Aim
Give back the entire listing verbatim.
***** Given information
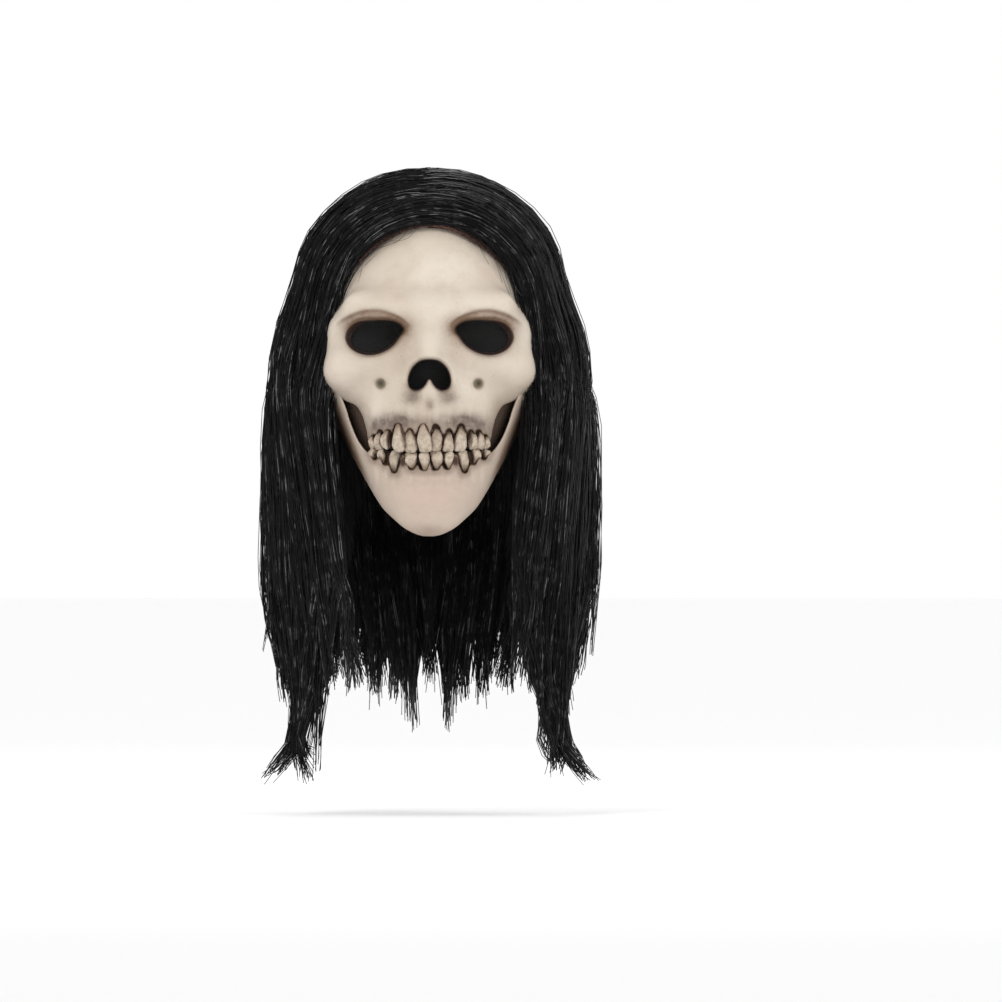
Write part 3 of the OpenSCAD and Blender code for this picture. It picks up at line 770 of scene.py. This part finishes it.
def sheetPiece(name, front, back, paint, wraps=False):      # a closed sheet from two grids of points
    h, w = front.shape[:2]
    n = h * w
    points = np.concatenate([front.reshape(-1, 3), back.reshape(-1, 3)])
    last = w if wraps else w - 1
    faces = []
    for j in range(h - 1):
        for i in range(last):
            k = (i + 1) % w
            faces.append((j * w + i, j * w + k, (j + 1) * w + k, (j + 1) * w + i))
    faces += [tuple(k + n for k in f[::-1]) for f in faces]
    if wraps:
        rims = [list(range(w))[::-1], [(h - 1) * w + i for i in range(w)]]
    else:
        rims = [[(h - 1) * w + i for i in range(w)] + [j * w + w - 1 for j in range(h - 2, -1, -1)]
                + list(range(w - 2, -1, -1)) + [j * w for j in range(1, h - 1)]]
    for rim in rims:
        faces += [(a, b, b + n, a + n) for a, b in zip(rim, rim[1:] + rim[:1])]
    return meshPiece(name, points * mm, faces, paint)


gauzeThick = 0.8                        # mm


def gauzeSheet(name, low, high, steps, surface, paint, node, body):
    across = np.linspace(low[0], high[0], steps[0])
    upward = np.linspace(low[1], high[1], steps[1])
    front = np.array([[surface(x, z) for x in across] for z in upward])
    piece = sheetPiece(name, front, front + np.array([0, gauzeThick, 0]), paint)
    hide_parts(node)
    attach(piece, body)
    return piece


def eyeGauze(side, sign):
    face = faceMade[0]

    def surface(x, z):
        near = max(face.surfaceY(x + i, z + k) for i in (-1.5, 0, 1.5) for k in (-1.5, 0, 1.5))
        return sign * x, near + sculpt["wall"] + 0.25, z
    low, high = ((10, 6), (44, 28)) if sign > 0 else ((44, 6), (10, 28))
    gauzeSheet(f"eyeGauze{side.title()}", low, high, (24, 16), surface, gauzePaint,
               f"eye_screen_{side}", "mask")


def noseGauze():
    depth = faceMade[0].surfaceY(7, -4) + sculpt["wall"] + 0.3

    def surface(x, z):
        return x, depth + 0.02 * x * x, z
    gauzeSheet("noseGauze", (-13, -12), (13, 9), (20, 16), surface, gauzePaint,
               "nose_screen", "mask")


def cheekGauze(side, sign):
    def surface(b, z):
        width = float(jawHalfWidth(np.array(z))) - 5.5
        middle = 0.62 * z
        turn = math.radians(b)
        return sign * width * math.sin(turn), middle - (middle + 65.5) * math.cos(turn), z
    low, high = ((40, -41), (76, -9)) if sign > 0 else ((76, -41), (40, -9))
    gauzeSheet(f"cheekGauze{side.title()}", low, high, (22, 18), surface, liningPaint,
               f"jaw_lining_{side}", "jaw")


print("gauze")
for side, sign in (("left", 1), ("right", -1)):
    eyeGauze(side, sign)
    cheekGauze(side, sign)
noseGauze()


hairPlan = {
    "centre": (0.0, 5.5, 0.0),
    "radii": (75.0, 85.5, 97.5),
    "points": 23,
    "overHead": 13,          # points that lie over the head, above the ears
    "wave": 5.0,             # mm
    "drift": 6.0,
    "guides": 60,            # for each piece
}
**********
Right answer
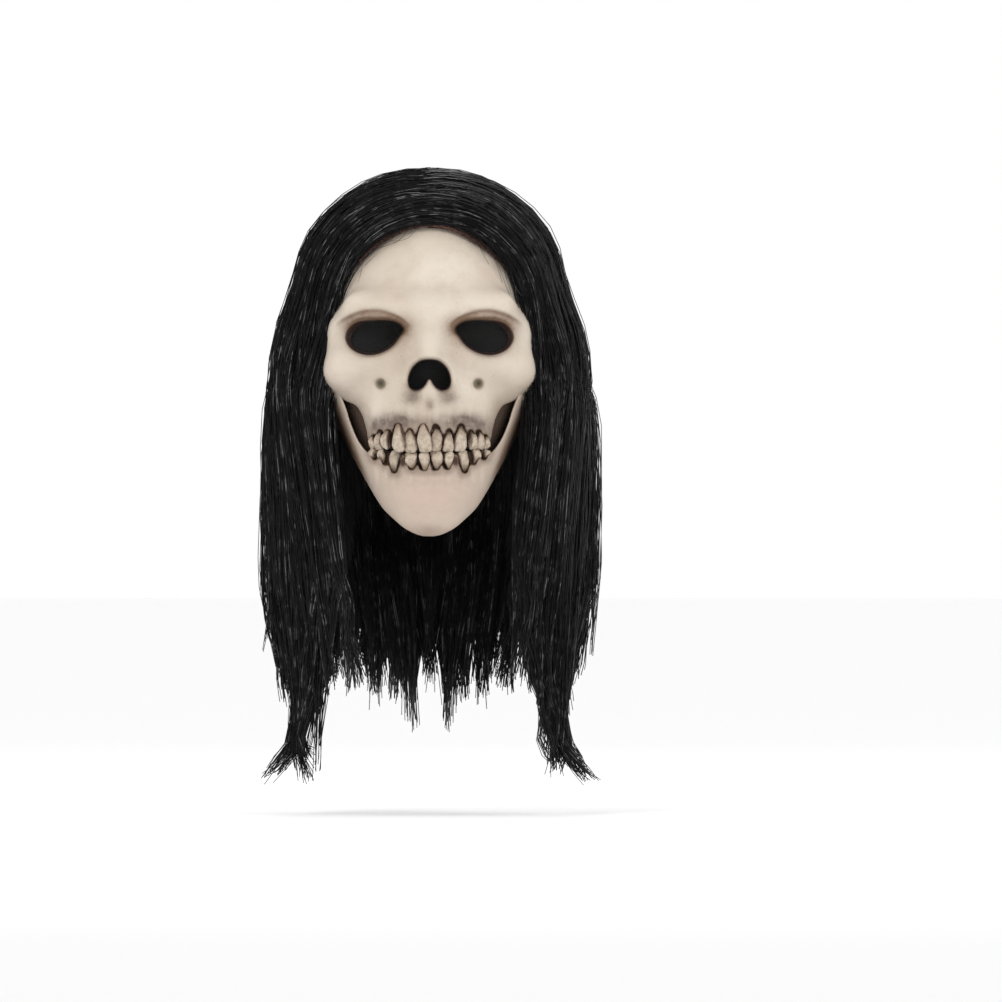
Write part 3 of the OpenSCAD and Blender code for this picture. It picks up at line 770 of scene.py. This part finishes it.
def sheetPiece(name, front, back, paint, wraps=False):      # a closed sheet from two grids of points
    h, w = front.shape[:2]
    n = h * w
    points = np.concatenate([front.reshape(-1, 3), back.reshape(-1, 3)])
    last = w if wraps else w - 1
    faces = []
    for j in range(h - 1):
        for i in range(last):
            k = (i + 1) % w
            faces.append((j * w + i, j * w + k, (j + 1) * w + k, (j + 1) * w + i))
    faces += [tuple(k + n for k in f[::-1]) for f in faces]
    if wraps:
        rims = [list(range(w))[::-1], [(h - 1) * w + i for i in range(w)]]
    else:
        rims = [[(h - 1) * w + i for i in range(w)] + [j * w + w - 1 for j in range(h - 2, -1, -1)]
                + list(range(w - 2, -1, -1)) + [j * w for j in range(1, h - 1)]]
    for rim in rims:
        faces += [(a, b, b + n, a + n) for a, b in zip(rim, rim[1:] + rim[:1])]
    return meshPiece(name, points * mm, faces, paint)


gauzeThick = 0.8                        # mm


def gauzeSheet(name, low, high, steps, surface, paint, node, body):
    across = np.linspace(low[0], high[0], steps[0])
    upward = np.linspace(low[1], high[1], steps[1])
    front = np.array([[surface(x, z) for x in across] for z in upward])
    piece = sheetPiece(name, front, front + np.array([0, gauzeThick, 0]), paint)
    hide_parts(node)
    attach(piece, body)
    return piece


def eyeGauze(side, sign):
    face = faceMade[0]

    def surface(x, z):
        near = max(face.surfaceY(x + i, z + k) for i in (-1.5, 0, 1.5) for k in (-1.5, 0, 1.5))
        return sign * x, near + sculpt["wall"] + 0.25, z
    low, high = ((10, 6), (44, 28)) if sign > 0 else ((44, 6), (10, 28))
    gauzeSheet(f"eyeGauze{side.title()}", low, high, (24, 16), surface, gauzePaint,
               f"eye_screen_{side}", "mask")


def noseGauze():
    depth = faceMade[0].surfaceY(7, -4) + sculpt["wall"] + 0.3

    def surface(x, z):
        return x, depth + 0.02 * x * x, z
    gauzeSheet("noseGauze", (-13, -12), (13, 9), (20, 16), surface, gauzePaint,
               "nose_screen", "mask")


def cheekGauze(side, sign):
    def surface(b, z):
        width = float(jawHalfWidth(np.array(z))) - 5.5
        middle = 0.62 * z
        turn = math.radians(b)
        return sign * width * math.sin(turn), middle - (middle + 65.5) * math.cos(turn), z
    low, high = ((40, -41), (76, -9)) if sign > 0 else ((76, -41), (40, -9))
    gauzeSheet(f"cheekGauze{side.title()}", low, high, (22, 18), surface, liningPaint,
               f"jaw_lining_{side}", "jaw")


print("gauze")
for side, sign in (("left", 1), ("right", -1)):
    eyeGauze(side, sign)
    cheekGauze(side, sign)
noseGauze()


hairPlan = {
    "centre": (0.0, 5.5, 0.0),
    "radii": (75.0, 85.5, 97.5),
    "points": 23,
    "overHead": 13,          # points that lie over the head, above the ears
    "wave": 5.0,             # mm
    "drift": 6.0,
    "guides": 60,            # for each piece
}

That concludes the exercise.